I see us somewhere between reviewing and normalizing that sheet and “just” starting with analysis—is that a view you’d share, especially @rviscomi given your experience?

Yes, if I understand the question correctly, you can use the results of the metrics triaging to revisit the chapter outline and adjust as needed. The biggest rush is accounting for any custom metrics that need to be added before the August 1 crawl. You could continue revising the outline throughout August before the analysis is done. It's a good idea to lock in the scope of the chapter for the sake of not introducing any newly required metrics, but if you and @Tiggerito agree to a bit of scope creep and it doesn't require going back and adding custom metrics, that's ok too.

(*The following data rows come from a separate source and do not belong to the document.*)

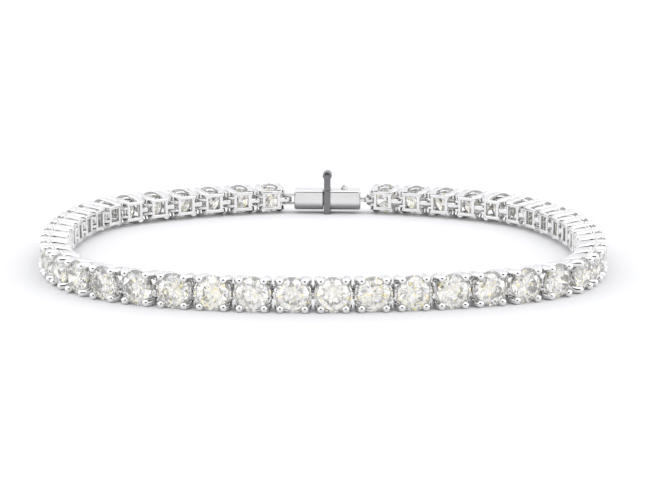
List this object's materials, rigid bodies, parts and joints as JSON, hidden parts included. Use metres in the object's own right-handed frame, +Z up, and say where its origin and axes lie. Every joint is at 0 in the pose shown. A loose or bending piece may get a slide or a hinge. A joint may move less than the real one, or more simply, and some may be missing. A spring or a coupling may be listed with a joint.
{
  "type": "tennis bracelet",
  "caption": "Closed tennis bracelet lying on its edge: hinged four-prong links, each holding a round brilliant-cut stone, and a box clasp with a spring tongue and thumb tab.",
  "frame": {"origin": "middle of the loop's bounding box, on the surface the bracelet lies on", "axes": "+Z up, across the band, from the edge it lies on to the other edge; +X to the right as the front is seen; -Y out of the front, away from the clasp, which is at +Y"},
  "size_m": [0.0594, 0.0582, 0.0052],
  "materials": {
    "white_gold": "polished rhodium-plated white gold",
    "tongue_gold": "polished white gold, darker where it reflects the room",
    "diamond": "clear faceted round brilliant cut, faint warm tint"
  },
  "bodies": {
    "root": {"link_01": "white_gold", "link_02": "white_gold", "link_03": "white_gold", "link_04": "white_gold", "link_05": "white_gold", "link_06": "white_gold", "link_07": "white_gold", "link_08": "white_gold", "link_09": "white_gold", "link_10": "white_gold", "link_11": "white_gold", "link_12": "white_gold", "link_13": "white_gold", "link_14": "white_gold", "link_15": "white_gold", "link_16": "white_gold", "link_17": "white_gold", "link_18": "white_gold", "link_19": "white_gold", "link_20": "white_gold", "link_21": "white_gold", "link_22": "white_gold", "link_23": "white_gold", "link_24": "white_gold", "link_25": "white_gold", "link_26": "white_gold", "link_27": "white_gold", "link_28": "white_gold", "link_29": "white_gold", "link_30": "white_gold", "link_31": "white_gold", "link_32": "white_gold", "link_33": "white_gold", "link_34": "white_gold", "link_35": "white_gold", "link_36": "white_gold", "link_37": "white_gold", "link_38": "white_gold", "link_39": "white_gold", "link_40": "white_gold", "link_41": "white_gold", "link_42": "white_gold", "link_43": "white_gold", "link_44": "white_gold", "link_45": "white_gold", "link_46": "white_gold", "clasp_box": "white_gold", "clasp_tongue": "tongue_gold"}
  },
  "joints": []
}
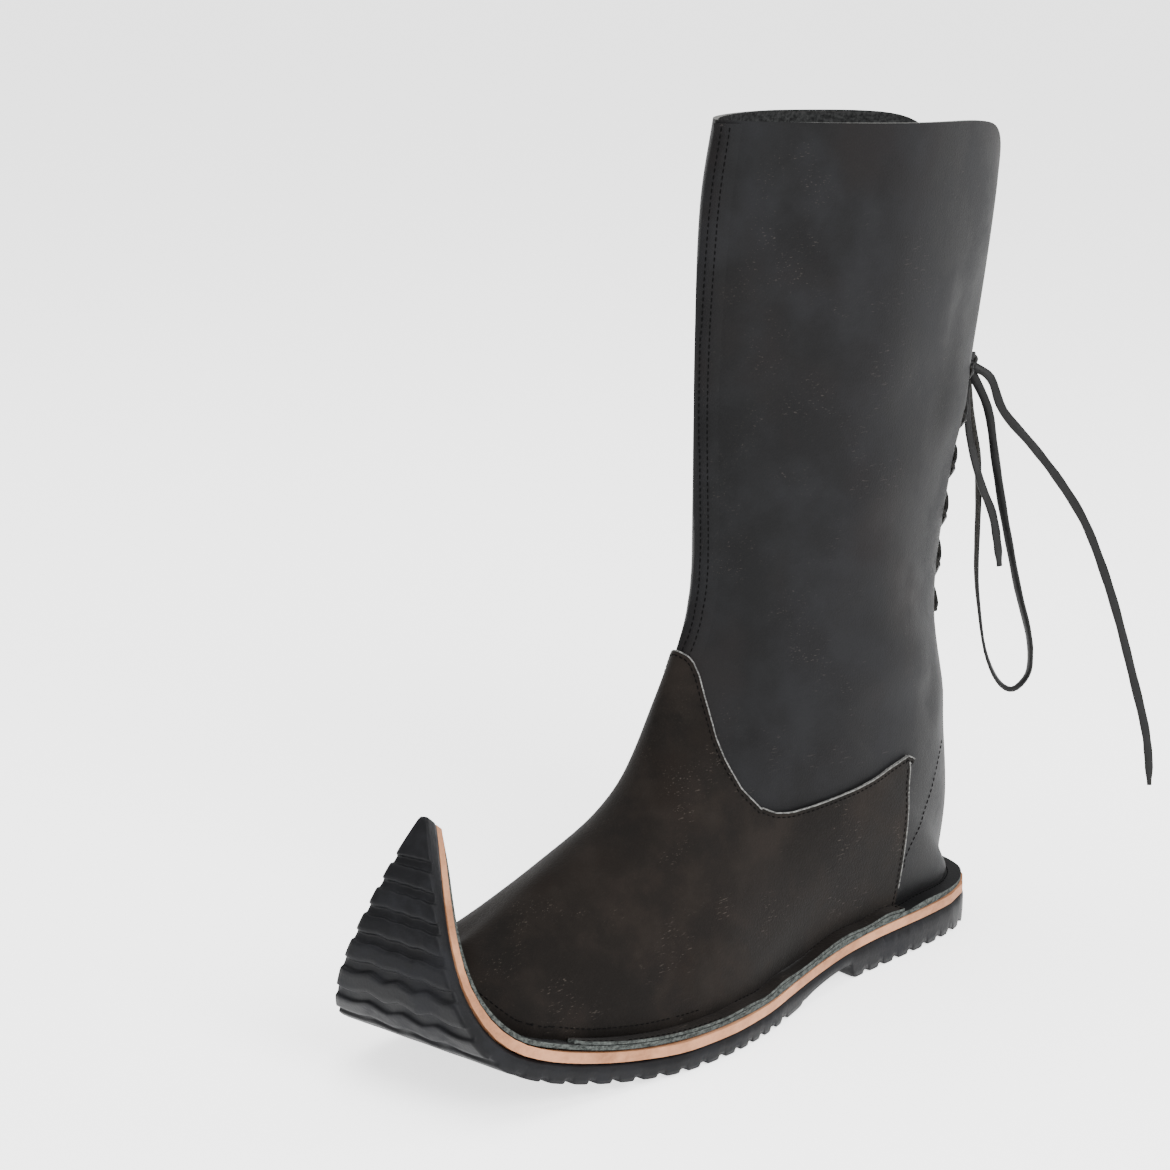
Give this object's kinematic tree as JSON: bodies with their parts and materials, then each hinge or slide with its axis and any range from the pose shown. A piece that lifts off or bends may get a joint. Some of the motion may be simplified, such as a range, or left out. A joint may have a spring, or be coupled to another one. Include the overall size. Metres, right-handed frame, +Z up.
{
  "type": "pointed back-laced boot",
  "caption": "Tall leather boot for the left foot with a long toe curled up to a point, a stitched-out flange, flat ribbed rubber sole and back lacing.",
  "frame": {"origin": "on the ground under the middle of the boot's box, its free lace apart", "axes": "+Z up along the shaft, -Y towards the toe, +X towards the outer side of the left foot"},
  "size_m": [0.1174, 0.4068, 0.371],
  "materials": {
    "rubber": "matt moulded rubber with wavy cross ribs",
    "tan_leather": "raw cut edge of a tan leather layer",
    "black_leather": "soft mottled black leather, slightly glossy",
    "brown_leather": "dark brown scuffed nubuck, matt",
    "lining_leather": "dark grey flesh side of the leather, matt",
    "lace_leather": "flat leather strap, smooth black face and grey flesh side"
  },
  "bodies": {
    "root": {"outsole": "rubber", "midsole": "tan_leather", "upper": "black_leather", "vamp": "brown_leather", "insole": "lining_leather", "lace_crossings": "lace_leather", "lace_knot": "lace_leather", "lace_loop": "lace_leather", "lace_end": "lace_leather", "lace_short_end": "lace_leather"}
  },
  "joints": []
}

Hope that answers your question!

catalinred commented 4 years ago

What's the most pressing we need right now?

Tiggerito commented 4 years ago

I've got what I think is an almost complete version of the script to get the data. I think there are still a few open items, but most things have been implemented.

Here is a zipped up example of the data:

simonelectric.zip

If you provide me with test URLs and what you expect, I can run the tests.

j9t commented 4 years ago

In my opinion, we should first decide on the approximate chapter categorization.

I added categories and made some other updates to the metrics spreadsheet that I hope are useful here, and help us get a more detailed view at what we try to do. (This is not to distract from @Tiggerito’s and @catalinred’s work, who have both added more substantial value over the last few days.)

I also adjusted the doc outline a little bit, aligning it with the metrics and thereby simplifying the structure (general, elements, attributes). I’m not sure we need subsections at this point, but that these depend on what we can measure and then decide to interpret.

(Completely open to discuss and revisit all of this—please share your views.)

@Tiggerito, @catalinred, it seems we won’t get data for everything we would like to look at, but can already cover a good number of metrics. Can you help assess whether we should spend more time on refining, or go for it?